L’approche du secret visualisé par ses indices comme dans la peinture, nous met en présence ensuite d’un invisible médié par une intentionnalité qui dissimule, pour donner consistance à ce qui est caché. Le monde se tient alors à la lisière du « se montrer » et du « se cacher ». Enfin on peut rejoindre la catégorie séminale de sacré, primaire et secondaire, dont la genèse sensitive et cognitive recèle probablement une des clés majeurs de la valorisation de l’invisible. La sacralisation est le ressort anthropologique par lequel nous nous arrachons au monde visible sans donner prise sur l’invisible absolu, elle ouvre bien ainsi sur une structure ternaire qui nous permet de comprendre et de dépasser la dualité originaire du visible et de l’invisible.
L’expérience des miroirs[1]
Bien avant l’image du miroir, sa fonction de duplication a déjà été assurée par l’ombre, qui s’apparente à une sorte de reflet opaque sur une surface, qui ne conserverait de la forme reflétée que la silhouette approximative et tremblée. La perception des ombres du corps peut d’ailleurs être considérée comme la plus élémentaire expérience spéculaire, surtout pour des sociétés privées d’artefacts réfléchissants. À la différence d’ailleurs du miroir, dont l’image n’est plus observable lorsque le sujet s’en éloigne, l’ombre a l’avantage d’être une réplique indissociable de son modèle, une image couplée avec l’être. En présence d’une source lumineuse l’ombre est moins associée aux propriétés d’un objet lisse qu’à celles d’un sujet faisant écran à la lumière. Dans l’ombre, la duplication du corps engendre une image schématique et intouchable qui donne à imaginer aisément un corps subtil débarrassé de sa matérialité pesante et résistante.

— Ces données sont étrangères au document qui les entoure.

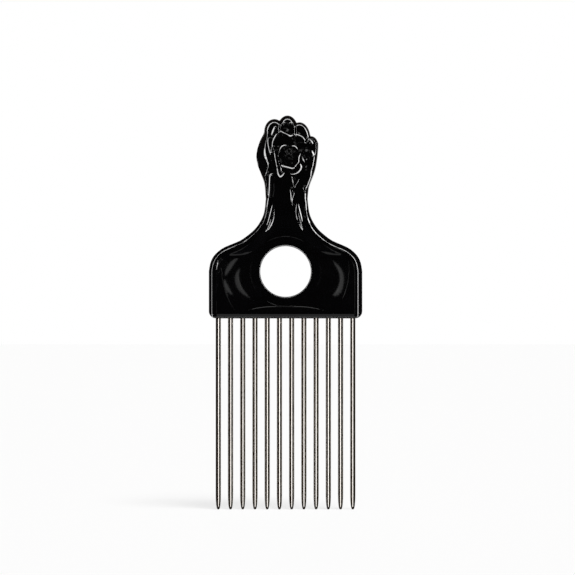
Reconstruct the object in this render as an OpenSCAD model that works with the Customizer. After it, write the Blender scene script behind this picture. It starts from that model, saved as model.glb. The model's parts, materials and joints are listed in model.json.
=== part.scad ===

Il est possible que l’ombre ait pu suggérer à l’homme primitif, antérieurement à tout système de croyance religieuse, que son corps physique était doublé par un autre, identique à lui, mais immatériel, qu’il faut bien appeler une âme. L’ombre apparaît alors comme la trace ou l’effigie matérielle d’une âme qui m’accompagne, me suit ou me précède, participe en tout cas toujours de mon identité. Comme le suggère H. Bergson :
« Le primitif » n’a qu’à se pencher sur un étang pour y apercevoir son corps tel qu’on le voit, dégagé du corps que l’on touche. Sans doute le corps qu’il touche est également un corps qu’il voit : cela prouve que la pellicule superficielle du corps, laquelle constitue le corps vu est susceptible de se dédoubler, et que l’un des deux exemplaires reste avec le corps tactile. Il n’en est pas moins vrai qu’il y a un corps détachable de celui qu’on touche, corps sans intérieur, sans pesanteur, qui s’est transporté instantanément au point où il est. Que ce corps subsiste après la mort il n’y a rien en lui sans doute, qui nous invite à le croire. Mais si nous commençons par poser en principe que quelque chose doit subsister, ce sera évidemment ce corps et non pas l’autre car le corps qu’on touche est encore présent, il reste immobile et ne tarde pas à se corrompre tandis que la pellicule visible a pu se réfugier n’importe où et demeurer vivante. L’idée que l’homme se survit à l’état d’ombre ou de fantôme est donc toute naturelle.[2]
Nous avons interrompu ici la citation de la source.